LaserToy · on May 31, 2021

I know. I worked on Presto :)

flakiness · on May 28, 2021

Offtopic, but I didn't realize there is prestosql(now trino)[1] and prestodb. Was only aware of prestodb side. I love the paper [3], which was apparently written before they left FB to form the new company.

  [1] https://trino.io/blog/2020/12/27/announcing-trino.html
  [2] https://prestodb.io/
  [3] https://trino.io/Presto_SQL_on_Everything.pdf

ckdarby · on May 28, 2021

Came here to say the same great things about Trino

hodgesrm · on May 28, 2021

ClickHouse can select and insert directly from/to remote MySQL [1] and PostgreSQL [2] tables. See MySQL and PostgreSQL database engines. It's a common way to access mutable dimension data as well as to pull data into ClickHouse for analysis.

I have not used PostgreSQL myself but the MySQL database engine works great. In some cases queries from ClickHouse to MySQL run faster than they do on MySQL itself. There are other engines as well, e.g., MongoDB.

[1] https://clickhouse.tech/docs/en/engines/table-engines/integr...

[2] https://clickhouse.tech/docs/en/engines/table-engines/integr...

pella · on May 28, 2021

there is a new Clickhouse Database Engine: "PostgreSQL"

"Allows to connect to databases on a remote PostgreSQL server.

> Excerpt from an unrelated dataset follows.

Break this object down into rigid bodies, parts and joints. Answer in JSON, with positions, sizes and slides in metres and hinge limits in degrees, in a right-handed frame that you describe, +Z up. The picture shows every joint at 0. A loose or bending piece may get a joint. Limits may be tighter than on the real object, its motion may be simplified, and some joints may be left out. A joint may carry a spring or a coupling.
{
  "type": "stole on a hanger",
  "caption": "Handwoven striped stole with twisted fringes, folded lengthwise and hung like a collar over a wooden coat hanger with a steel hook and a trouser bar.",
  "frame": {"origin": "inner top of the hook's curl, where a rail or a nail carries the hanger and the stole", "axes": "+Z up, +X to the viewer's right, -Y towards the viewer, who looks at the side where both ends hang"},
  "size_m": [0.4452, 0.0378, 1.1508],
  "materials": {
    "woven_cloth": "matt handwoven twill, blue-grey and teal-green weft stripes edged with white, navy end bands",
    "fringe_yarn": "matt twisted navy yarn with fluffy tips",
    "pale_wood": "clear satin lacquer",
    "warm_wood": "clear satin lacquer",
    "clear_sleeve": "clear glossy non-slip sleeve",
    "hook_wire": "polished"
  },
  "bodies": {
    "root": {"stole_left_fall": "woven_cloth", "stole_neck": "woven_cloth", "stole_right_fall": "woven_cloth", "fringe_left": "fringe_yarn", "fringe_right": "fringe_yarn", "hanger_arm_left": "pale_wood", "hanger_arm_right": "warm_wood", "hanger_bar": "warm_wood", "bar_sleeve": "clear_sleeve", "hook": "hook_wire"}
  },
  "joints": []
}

Supports read and write operations (SELECT and INSERT queries) to exchange data between ClickHouse and PostgreSQL."

https://clickhouse.tech/docs/en/engines/database-engines/pos...

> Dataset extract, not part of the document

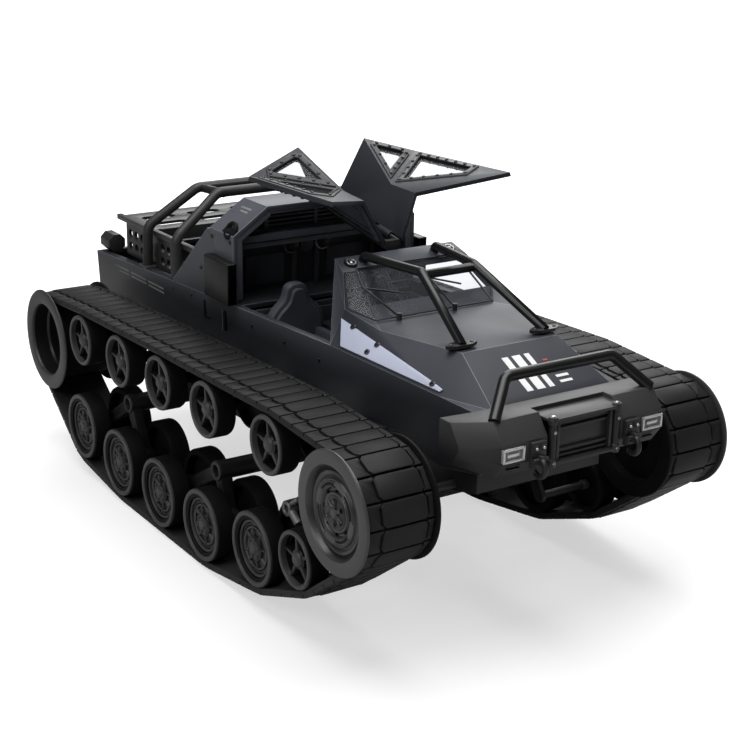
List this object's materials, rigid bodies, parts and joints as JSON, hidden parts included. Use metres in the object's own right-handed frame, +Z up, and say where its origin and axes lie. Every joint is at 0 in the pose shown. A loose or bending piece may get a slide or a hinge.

unamedrus · on May 28, 2021

> I also need the metadata for the rows to be in something more robust like Postgres or Mongo.

How big is that metadata? If it's less than tens of millions rows, you can look at External Dictionaries support in clickhouse.

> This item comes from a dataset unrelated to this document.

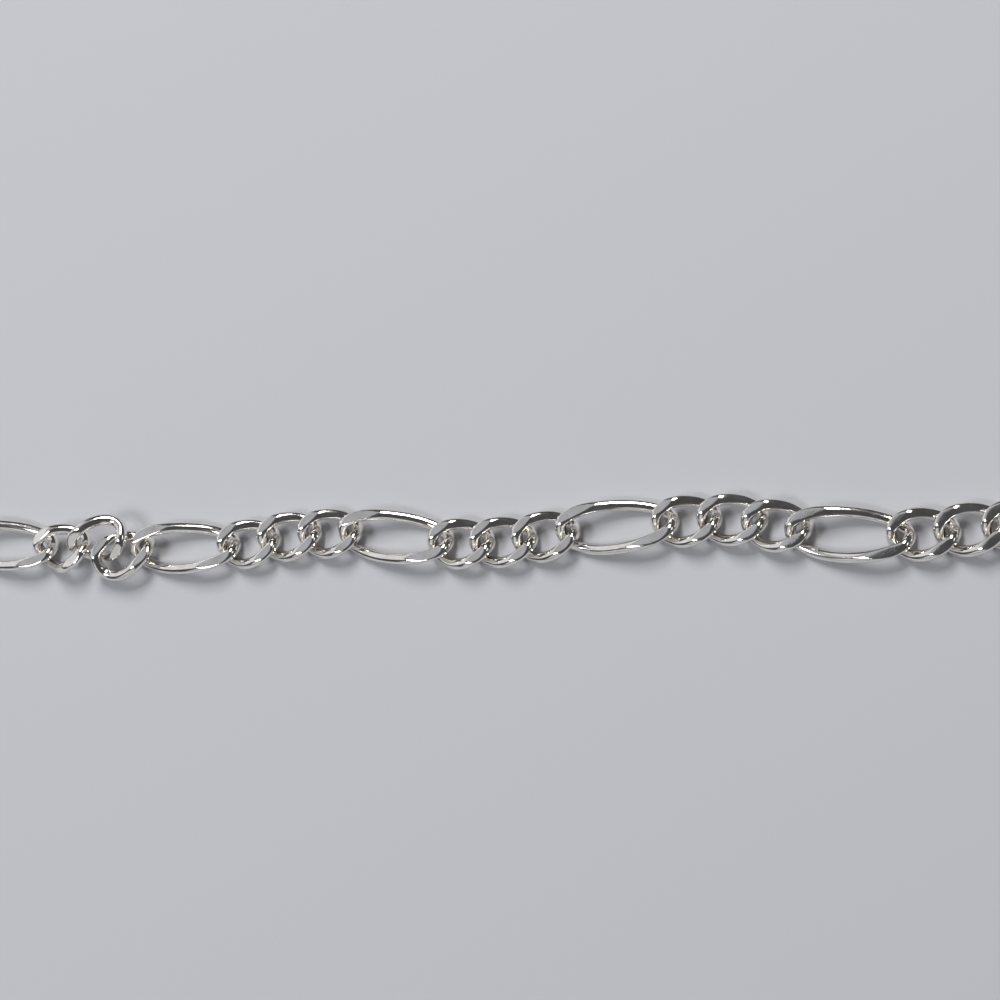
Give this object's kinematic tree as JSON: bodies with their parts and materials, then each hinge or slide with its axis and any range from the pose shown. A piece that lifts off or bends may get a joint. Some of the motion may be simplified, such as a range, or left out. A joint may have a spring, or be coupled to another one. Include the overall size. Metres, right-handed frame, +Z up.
{
  "type": "figaro chain necklace",
  "caption": "Silver figaro chain necklace of flat-cut curb links, a long oval link after each run of short ones, closed by a plain clasp and lying flat as a loop.",
  "frame": {"origin": "centre of the loop's bounding box, on the surface that it lies on", "axes": "+X along the front run that the picture shows, from its left to its right; +Y from the front run across the loop to the clasp; +Z up"},
  "size_m": [0.178, 0.1062, 0.0032],
  "materials": {
    "silver": "polished silver, flat-cut faces with a mirror polish",
    "clasp_silver": "polished silver"
  },
  "bodies": {
    "root": {"chain_left_1": "silver", "chain_left_2": "silver", "chain_right_1": "silver", "chain_right_2": "silver", "clasp": "clasp_silver", "link_01_small": "silver", "link_02_small": "silver", "link_03_long": "silver", "link_04_small": "silver", "link_05_small": "silver", "link_06_small": "silver", "link_07_long": "silver", "link_08_small": "silver", "link_09_small": "silver", "link_10_small": "silver", "link_11_long": "silver", "link_12_small": "silver", "link_13_small": "silver", "link_14_small": "silver", "link_15_long": "silver", "link_16_small": "silver", "link_17_small": "silver", "link_18_small": "silver", "link_19_long": "silver", "link_20_small": "silver", "link_21_small": "silver", "link_22_small": "silver", "link_23_long": "silver", "link_24_small": "silver", "link_25_small": "silver", "link_26_small": "silver", "link_27_long": "silver", "link_28_small": "silver", "link_29_small": "silver", "link_30_small": "silver", "link_31_long": "silver", "link_32_small": "silver", "link_33_small": "silver", "link_34_small": "silver", "link_35_long": "silver", "link_36_small": "silver", "link_37_small": "silver", "link_38_small": "silver", "link_39_long": "silver", "link_40_small": "silver"}
  },
  "joints": []
}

https://clickhouse.tech/docs/en/sql-reference/dictionaries/e...

https://altinity.com/blog/2020/5/19/clickhouse-dictionaries-...

wiredfool · on May 28, 2021

I ran across this recently: https://eng.uber.com/logging/

Uber's use of clickhouse to handle semi-structured data from logging.

fnord77 · on May 28, 2021

Don't know about CH, but with apache druid, you can "join" with a rdbms query via a LOOKUP sql function.

anhldbk · on May 28, 2021

How about using CDC with Apache Kafka?